If split model across 2 nodes ("mics_shard_size": 16) and set "mics_hierarchical_params_gather": true this error appears explicitly, without warning:

File "/usr/local/lib64/python3.9/site-packages/torch/distributed/distributed_c10d.py", line 1650, in __getattribute__
  raise RuntimeError(f"Illegal to call {name} on IllegalWork object")
RuntimeError: Illegal to call wait on IllegalWork object

Despite the fact that in the first case learning formally continues, in the first 10-20 iteration the model catches a lot of overflow by loss scaler and stops learning normally. At the same time, pure Zero-3 learns without errors, overflow and other problems. The error occurs on any number of nodes, even on single node.

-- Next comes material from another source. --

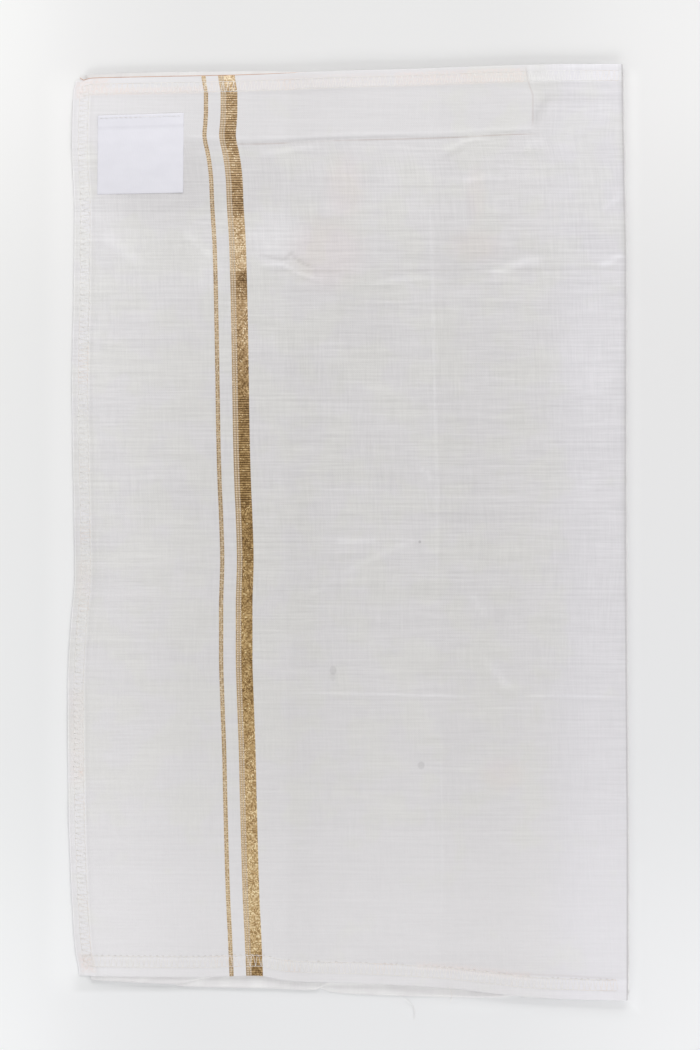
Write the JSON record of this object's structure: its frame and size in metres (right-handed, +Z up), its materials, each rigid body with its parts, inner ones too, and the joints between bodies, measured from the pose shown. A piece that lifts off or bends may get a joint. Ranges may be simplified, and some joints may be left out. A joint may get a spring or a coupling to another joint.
{
  "type": "folded dhoti cloth",
  "caption": "Flat folded packet of sheer white cotton dhoti cloth with hemmed edges, a rolled fold along one side, a band under one end and a small sewn label.",
  "frame": {"origin": "under the middle of the packet, on the surface it lies on", "axes": "+X across the packet from its hemmed edge to its fold, +Y along it towards the end with the band, +Z up"},
  "size_m": [0.253, 0.4224, 0.0064],
  "materials": {
    "panel_cotton": "sheer plain-woven white cotton with uneven slubs, woven gold stripes along one side and a soft low sheen",
    "layer_cotton": "the same sheer white cotton in shade, matte",
    "band_cotton": "the same white cotton, overlocked, matte",
    "label_satin": "smooth cool white satin tape with a low sheen, bare"
  },
  "bodies": {
    "root": {"dhoti_panel": "panel_cotton", "folded_layers": "layer_cotton", "inner_band": "band_cotton", "sewn_label": "label_satin"}
  },
  "joints": []
}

I am using my fork of the Megatron-DeepSpeed framework with minimal changes to run with mics, which unfortunately I cannot share. But I am sure that this is not a problem of the training code, because all other Zero modes work correctly.

My deepspeed config:

{
  "train_batch_size" : 8,
  "train_micro_batch_size_per_gpu": 1536,
  "steps_per_print": 10,
  "zero_optimization": {
    "stage": 3,
    "reduce_scatter" : true,
    "overlap_comm": true,
    "allgather_partitions" : true,
    "reduce_bucket_size": 5e8,
    "allgather_bucket_size" : 5e8,
    "stage3_max_live_parameters" : 1e9,
    "stage3_prefetch_bucket_size" : 5e8,
    "stage3_max_reuse_distance" : 1e9,
    "stage3_param_persistence_threshold": 1e6,
    "mics_shard_size": 8,
    "mics_hierarchical_params_gather": false
  },
  "fp16": {
    "enabled": true,
    "loss_scale": 0,
    "initial_scale_power": 12,
    "loss_scale_window": 1000,
    "hysteresis": 2,
    "min_loss_scale": 1
  },
  "comms_logger": {
    "enabled": true,
    "verbose": true,
    "prof_all": true,
    "debug": false
  },
  "gradient_clipping" : 1.0,
  "wall_clock_breakdown" : true
}

ds_report output

DeepSpeed general environment info:
torch install path ............... ['/usr/local/lib64/python3.9/site-packages/torch']
torch version .................... 2.1.0+rocm5.6
deepspeed install path ........... ['/usr/local/lib/python3.9/site-packages/deepspeed']
deepspeed info ................... 0.13.1, unknown, unknown
torch cuda version ............... None
torch hip version ................ 5.6.31061-8c743ae5d
nvcc version ..................... None
deepspeed wheel compiled w. ...... torch 2.1, hip 5.6

System info:

OS: AlmaLinux 9
1-24 nodes with 8x MI100 GPUs
Python version: 3.11

Launcher context I'm launching my experiment with the torchrun

Can someone suggest a reason for this behavior? Judging by issues, this behavior is very rare. Is this a problem of MiCS logic, my environment, or something else?